Victoria then starts a side conversation with the Finance Department to make sure funding is available. When she starts the side conversation with Finance, she decides what information to include (or not include) about the ticket.
Finance replies to Victoria and confirms that funding is available.
Because the funding issue is resolved, Victoria closes the side conversation by marking it done.
Victoria notifies Ken, the requester, that the certificate has been approved. She includes a link that Ken can use to pick up the certificate and attaches instructions on how to install the certificate.
Also, as Ken requested, Victoria adds his website vendor, Service, Inc., as a CC to the ticket so they also know the new certificate is ready.
As a ticket follower, Venkat can see that Victoria has sent out the new certificate. He adds an Internal note to the ticket telling Victoria that she did a nice job!
Who sees what?
Based on their role, each participant in this example has slightly different visibility into ticket information:
- Because Venkat is a follower, he can see the entire ticket history, including the side conversation Victoria had with Finance. His name and email address are never exposed to Ken or Ken’s web hosting service.
- For Victoria’s side conversation with Finance, the Finance department only sees the information Victoria included in the side conversation email. They do not see the original ticket request, or any ticket follow-up.

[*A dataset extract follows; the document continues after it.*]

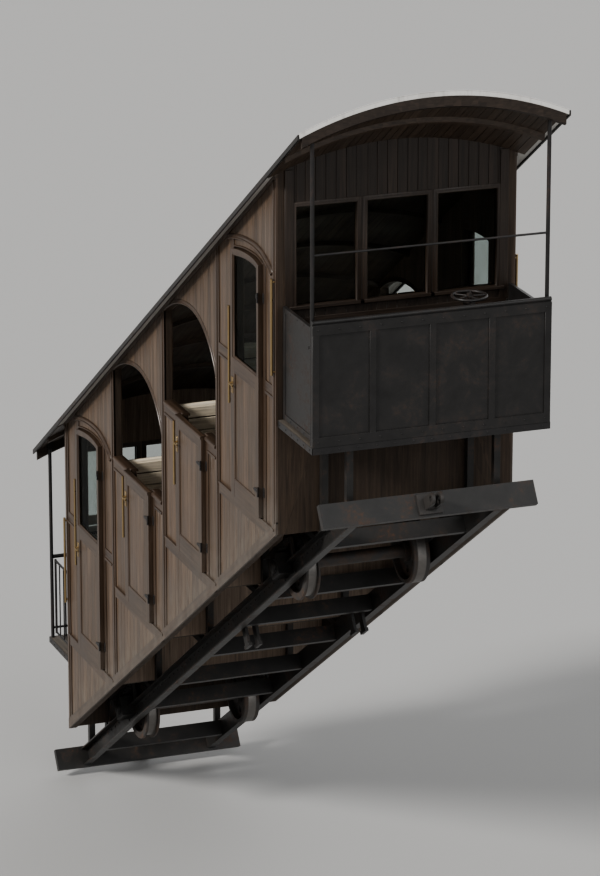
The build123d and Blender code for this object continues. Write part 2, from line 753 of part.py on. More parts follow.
def clevis(u_root, d, w):
    """d = +1 points uphill. Returns one solid with two bored ears."""
    def cb(a, b, y0, y1, w0, w1):
        lo, hi = sorted((u_root + d * a, u_root + d * b))
        return slope_box(lo, hi, y0, y1, w0, w1)

    y_in, y_out = EAR_GAP / 2, EAR_GAP / 2 + EAR_T
    c = cb(0, 24, -110, 110, w - 90, w + 90) + cb(24, 70, -y_out, y_out, w - 55, w + 55)
    for s in (-1, 1):
        ya, yb = sorted((s * y_in, s * y_out))
        c = c + cb(70, 190, ya, yb, w - 55, w + 55)
        c = c + rod(slope_point(u_root + d * 190, ya, w), slope_point(u_root + d * 190, yb, w), 55)
    hole = rod(slope_point(u_root + d * 190, -y_out - 5, w), slope_point(u_root + d * 190, y_out + 5, w), CLEVIS_R)
    return c - hole


CLEVIS_W = (SOLE_W0 + SOLE_W1) / 2
node("draw_clevises", clevis(SOLE_U1 + 60, 1, CLEVIS_W), clevis(SOLE_U0 - 60, -1, CLEVIS_W))

# ================================================================ write
for name, solids in NODES.items():
    shape = solids[0] if len(solids) == 1 else Compound(solids)
    export_step(shape, f"parts/{name}.step")
print(len(NODES), "nodes")
print("rope_pin", [round(v, 3) for v in slope_point(SOLE_U1 + 60 + 190, 0, CLEVIS_W)])
print("tow_pin", [round(v, 3) for v in slope_point(SOLE_U0 - 60 - 190, 0, CLEVIS_W)])
print("axles", [[round(v, 3) for v in slope_point(u, 0, WHEEL_R)] for u in (-AXLE_U, AXLE_U)])
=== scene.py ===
import bpy
import math
import random
from mathutils import Vector, Matrix


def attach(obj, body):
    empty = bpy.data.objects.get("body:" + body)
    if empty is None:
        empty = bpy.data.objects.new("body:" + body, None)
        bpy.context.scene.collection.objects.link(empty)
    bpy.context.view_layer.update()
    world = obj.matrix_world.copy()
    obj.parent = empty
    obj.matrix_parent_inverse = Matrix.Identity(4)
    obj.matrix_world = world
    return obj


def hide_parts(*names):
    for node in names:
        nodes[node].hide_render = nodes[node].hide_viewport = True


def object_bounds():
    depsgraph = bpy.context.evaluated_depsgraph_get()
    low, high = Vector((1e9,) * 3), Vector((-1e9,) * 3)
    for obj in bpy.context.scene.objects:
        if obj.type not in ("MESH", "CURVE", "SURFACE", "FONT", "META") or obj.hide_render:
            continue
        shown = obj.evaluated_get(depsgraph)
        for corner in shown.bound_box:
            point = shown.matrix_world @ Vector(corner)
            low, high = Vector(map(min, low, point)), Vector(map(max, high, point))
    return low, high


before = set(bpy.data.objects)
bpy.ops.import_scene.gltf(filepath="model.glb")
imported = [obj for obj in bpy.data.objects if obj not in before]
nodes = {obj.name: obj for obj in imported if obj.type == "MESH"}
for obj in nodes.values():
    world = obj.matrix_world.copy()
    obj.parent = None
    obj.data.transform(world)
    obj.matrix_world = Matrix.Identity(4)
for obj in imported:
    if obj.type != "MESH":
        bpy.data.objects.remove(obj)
cad_low, cad_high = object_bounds()
random.seed(11)

# ------------------------------------------------------------------ numbers shared with the model, in metres
GRADE = 0.66
ALPHA = math.atan(GRADE)
COS_A, SIN_A = math.cos(ALPHA), math.sin(ALPHA)
BAY, BAYS, X_LOW, X_TOP = 1.55, 4, -3.1, 3.1
FLOOR_UP, EAVE_UP, SKIRT_UP = 1.43, 3.6, 0.375
HALF, INNER = 1.1, 1.04
END_WALL, PARTITION, PARTITION_TOP = 0.04, 0.03, 1.235
ROOF_X0, ROOF_X1, ROOF_HALF, ROOF_RISE, ROOF_T = -3.8, 3.98, 1.225, 0.26, 0.028
PILLAR, SILL = 0.05, 1.31
OPEN_BAYS, CLOSED_BAYS = (1, 2), (0, 3)
ARCH_OPEN = {"low": 2.2, "crown": 2.42, "at": 0.8, "high": 1.97}
ARCH_CLOSED = {"low": 2.29, "crown": 2.49, "at": 1.0, "high": 2.33}
DOORWAY_X0, DOORWAY_X1, DOORWAY_DROP = 0.5, 1.13, 0.16
DOOR_DROP, DOOR_RAIL = 0.13, 0.05  # closed bays: from the arch to the door's head, and the frame round its glass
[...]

- Ken sees his original request and Victoria’s reply with her link to the new certificate. He can also see that she included his web hosting vendor as a CC. He does not see her side conversation with Finance or Venkat’s internal note.
- Because Victoria added them as a CC, Ken’s web hosting vendor, Service, Inc., receives an email that includes the reply Victoria sent to Ken with a link to pick up the certificate. They see all the public comments in the main part of the ticket, but they do not see Victoria's side conversation with Finance, and they don't see Venkat’s internal note.
- Victoria sees everything in the ticket, including the internal note from Venkat.